Not sure when the study was conducted, but Tmax has been falling almost everywhere in California for the last several years. Even portions of the Mojave Desert have cooled.
A possible reason for the temperatures appearing to remain constant in the Central Valley may be a result of the warming caused by irrigation.
See the degree day maps at http://uspest.org.
But are we permitted to drink data that hasn’t been homogenised and pasteurised for our own good? It all sounds so terrifyingly natural and straightforward to me. What would the proper authorities think of this blatant transgression?
Christy says he hasn’t read the [Columbia] paper which is a pity. But since its claim is that Tmax is being depressed by irrigation, it would appear that Christy has already produced evidence countering that claim, insofar as his Sierra Tmax and valley Tmax march in sych whereas the valley Tmin trend rises and overtakes the Sierra Tmin trend.
However, the foothills Tmin trend shows a strange anomaly – falling in the 1980’s where both valley and mountains are rising.
Before the installation of large fans to prevent frosts, ie mixing and moving the air, some farmers used irrigation (overhead sprinklers). The water from the river or wells is obviously well above freezing.

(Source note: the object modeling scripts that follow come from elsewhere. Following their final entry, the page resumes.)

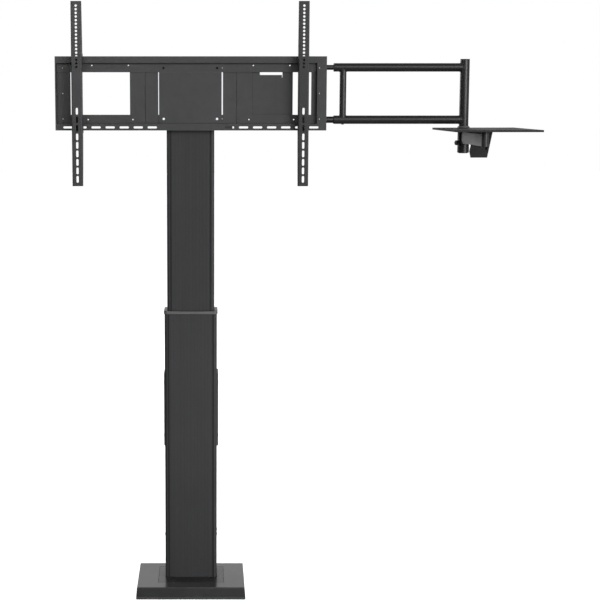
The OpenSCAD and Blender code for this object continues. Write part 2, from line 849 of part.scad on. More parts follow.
// The middle panel butts on both window panels, with a rebate along each seam
seam_w = 1.8;
seam_d = 1.6;
module middle_panel() {
    color("#3a3a3c")
    difference() {
        block([frame_x - middle_half, panel_front, recess_bottom - sheet_t],
            [frame_x + middle_half, panel_back, frame_top - sheet_t]);
        for (s = [-1, 1])
            block([frame_x + s * middle_half - seam_w, panel_front - 1, recess_bottom],
                [frame_x + s * middle_half + seam_w, panel_front + seam_d, window_top]);
        block([-adapter_half - slit_left, panel_front - 1, window_bottom],
            [adapter_half + slit_right, panel_back + 1, window_top]);
        for (s = [-1, 1], z = [adapter_low_z, adapter_high_z])
            bar_y(s * adapter_hole_x, z, adapter_hole_r, panel_front - 1, panel_back + 1);
    }
}

adapter_low_z = recess_bottom + 17.8;
adapter_high_z = recess_top - 17.2;
module top_rail() {
    color("#3d3d3f")
    difference() {
        block([frame_x - frame_w / 2 + left_bar, rail_front, window_top],
            [frame_right - right_bar, panel_front, recess_top]);
        for (s = [-1, 1]) {
            bar_y(s * adapter_hole_x, adapter_high_z, adapter_hole_r, rail_front - 1, panel_front + 1);
            for (h = [-1, 1])
                bar_y(frame_x + s * upper_pair_x + h * upper_pair / 2, dot_top_z, small_hole_r,
                    rail_front - 1, panel_front + 1);
        }
    }
}

module adapter_plate() {
    color("#404042")
    difference() {
        block([-adapter_half, rail_front, recess_bottom], [adapter_half, panel_front, window_top]);
        for (s = [-1, 1])
            bar_y(s * adapter_hole_x, adapter_low_z, adapter_hole_r, rail_front - 1, panel_front + 1);
    }
}

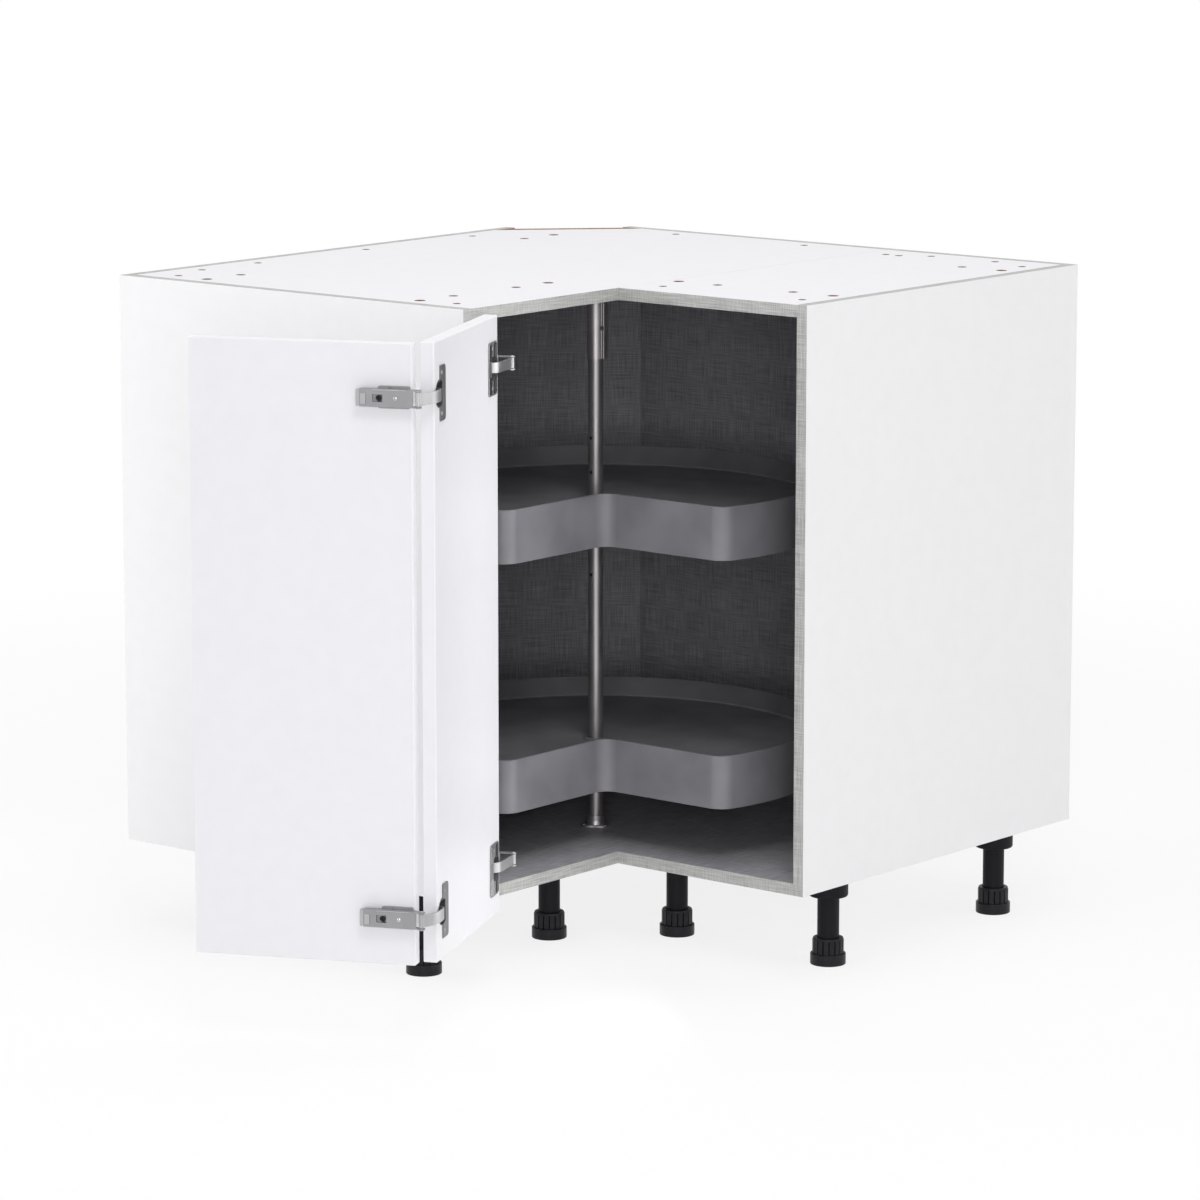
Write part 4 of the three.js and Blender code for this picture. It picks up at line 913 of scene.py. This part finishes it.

Whether this has any bearing: We always irrigated at night to reduce evaporation. Daytime irrigation with sprinklers and in particular the high pressure single guns (Self propelled irrigators) could lose up to 30% to evaporation. That is some 12o gals per min per irrigator. A valley may contain hundreds of such irrigators. High electricity prices have caused most to go low pressure irrigation systems.
The key point is that you had oversampled data and therefore you can draw reliable conclusions from them. Most of the published records are severely undersampled, both in time and space, and from a signal processing perspective one cannot draw any reliable conclusions from them.
My congratulations on processing the original data by hand. It is the mark of a genuine scientist who does his own work rather than leaving it to his assistants.